In other business, board members have decided to postpone purchasing Apple iPads for students until the 2018-19 school year.

The board is considering purchasing 70 Apple iPads now for teachers, at an estimated cost of $28,280, including training and preliminary materials.

Superintendent James P. Harris proposed a two-year roll-out, which provides teachers and staff one full year of training and use before students receive them the following year.

“It gives the teachers a year of development, they learn how to grade tests, work on practice speed . . . a year to learn it, play with it,” said Harris.

Director of Technology Scott Matz recommended the district purchase Apple iPads instead of Google Chromebooks.

Although similar costs, Matz said the district’s network better supports Apple and the iPads.

The total cost for 1,275 units, plus 70 for the teachers, and 40 extra units, is estimated at $515,000 for a four-year lease, or $133,875 per year.
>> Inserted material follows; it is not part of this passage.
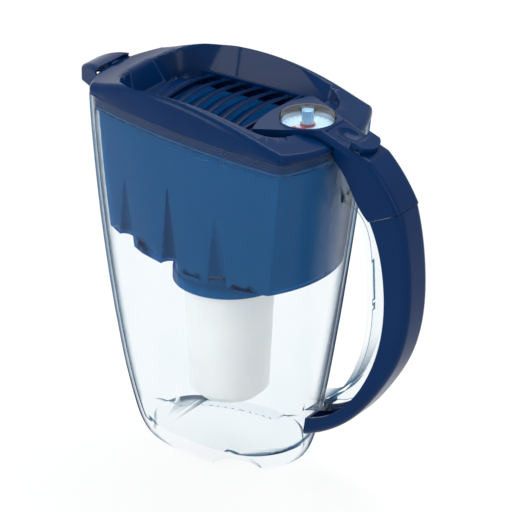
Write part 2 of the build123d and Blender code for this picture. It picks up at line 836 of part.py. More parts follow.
def louvre_blade(x):
    """One arched slat with a pin at each end and a crank tab for the link bar."""
    half = blade_half_length
    rise = blade_arch
    t = blade_thickness
    low_arc = ThreePointArc((-half, 0), (0, rise), (half, 0))
    high_arc = ThreePointArc((half, t), (0, rise + t), (-half, t))
    ends = [Line((half, 0), (half, t)), Line((-half, t), (-half, 0))]
    section = make_face([low_arc, ends[0], high_arc, ends[1]])
    across = Plane((-blade_chord / 2, 0, -t / 2), x_dir=(0, 1, 0), z_dir=(1, 0, 0)) * section
    slat = extrude(across, amount=blade_chord)
    blade = turned_about_y(slat, 0, 0, -blade_tilt)
    for side in (-1, 1):
        inner = side * (half - 1.0)
        outer = side * (half + blade_pin_length)
        blade += rod_y(0, 0, blade_pin_radius, min(inner, outer), max(inner, outer))
    dx, dz = crank_offset()
    y_limits = (crank_y - crank_thickness, crank_y)
    pivot_end = rod_y(0, 0, crank_width / 2, *y_limits)
    pin_end = rod_y(dx, dz, crank_width / 2, *y_limits)
    angle = math.degrees(math.atan2(dx, dz))
    arm = Box(crank_width, crank_thickness, crank_radius)
    arm = Pos(dx / 2, crank_y - crank_thickness / 2, dz / 2) * Rot(0, angle, 0) * arm
    web_top = blade_arch * (1 - (crank_y / half) ** 2) + blade_thickness / 2
    web = box_between((-crank_width / 2, crank_width / 2), y_limits, (0, web_top))
    blade += pivot_end + pin_end + arm + turned_about_y(web, 0, 0, -blade_tilt)
    blade += rod_y(dx, dz, crank_pin_radius, crank_y - 0.2, crank_y + crank_pin_length)
    return Pos(x, 0, blade_pivot_height) * blade


def slot_y(x, z, half_width, half_height, y_limits):
    """Upright slot with round ends, cut along Y."""
    slot = box_between((x - half_width, x + half_width), y_limits, (z - half_height, z + half_height))
    slot += rod_y(x, z + half_height, half_width, *y_limits)
    return slot + rod_y(x, z - half_height, half_width, *y_limits)


def slider_angle():
    return math.radians(slider_slope)


def link_travel():
    """Way of the link bar while the cranks swing from one side to the other."""
    return 2 * crank_radius * math.sin(math.radians(crank_half_swing))


def slider_drop():
    """Way that the slider sinks on its slope during the link bar's travel."""
    return link_travel() * math.tan(slider_angle())


def drive_pin():
    """Place of the slider's drive pin at rest, in X and Z."""
    cosine = math.cos(slider_angle())
    sine = math.sin(slider_angle())
    return slider_x + drive_s * cosine + drive_n * sine, slider_z - drive_s * sine + drive_n * cosine


def under_slider(x):
    """Height at x that stays clear of the slider at the lower end of its travel."""
    return slider_underside(x) - slider_drop() - link_clearance


def link_tail(y_limits):
    """The link bar's rear end, which reaches down to the slider's drive pin."""
    end = drive_pin()[0] + link_tail_end
    low = link_low - link_tail_drop
    high = link_low + link_height
    foot = [(link_tail_front, high), (link_tail_front, link_low), (link_tail_bend, link_low)]
    profile = side_face(foot + [(link_tail_foot, low), (end, low), (end, high)])
    return side_body(profile, margin) & box_between((0, 2 * arm_reach), y_limits, (0, loft_height))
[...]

Richard Hurley, assistant to the superintendent, presented the One to One Initiative to the board on Jan. 23.

It was presented as an alternative to spending $100,000 from the 2017-18 budget for new textbooks.

“This is an opportune time [for this plan],” said Hurley.

“We need to update books, computers (which are six to eight years old), and financially it makes sense for us now.”

“Textbooks are immediately dated, but websites are always current,” said Hurley, adding, “We want kids to be life-long learners, and this can promote that while replacing textbooks and [the school’s computer] technology.”

The board’s Recording Secretary Kathleen Haines said Jan. 23 that preliminary cost estimates are $404 for an iPad with a case.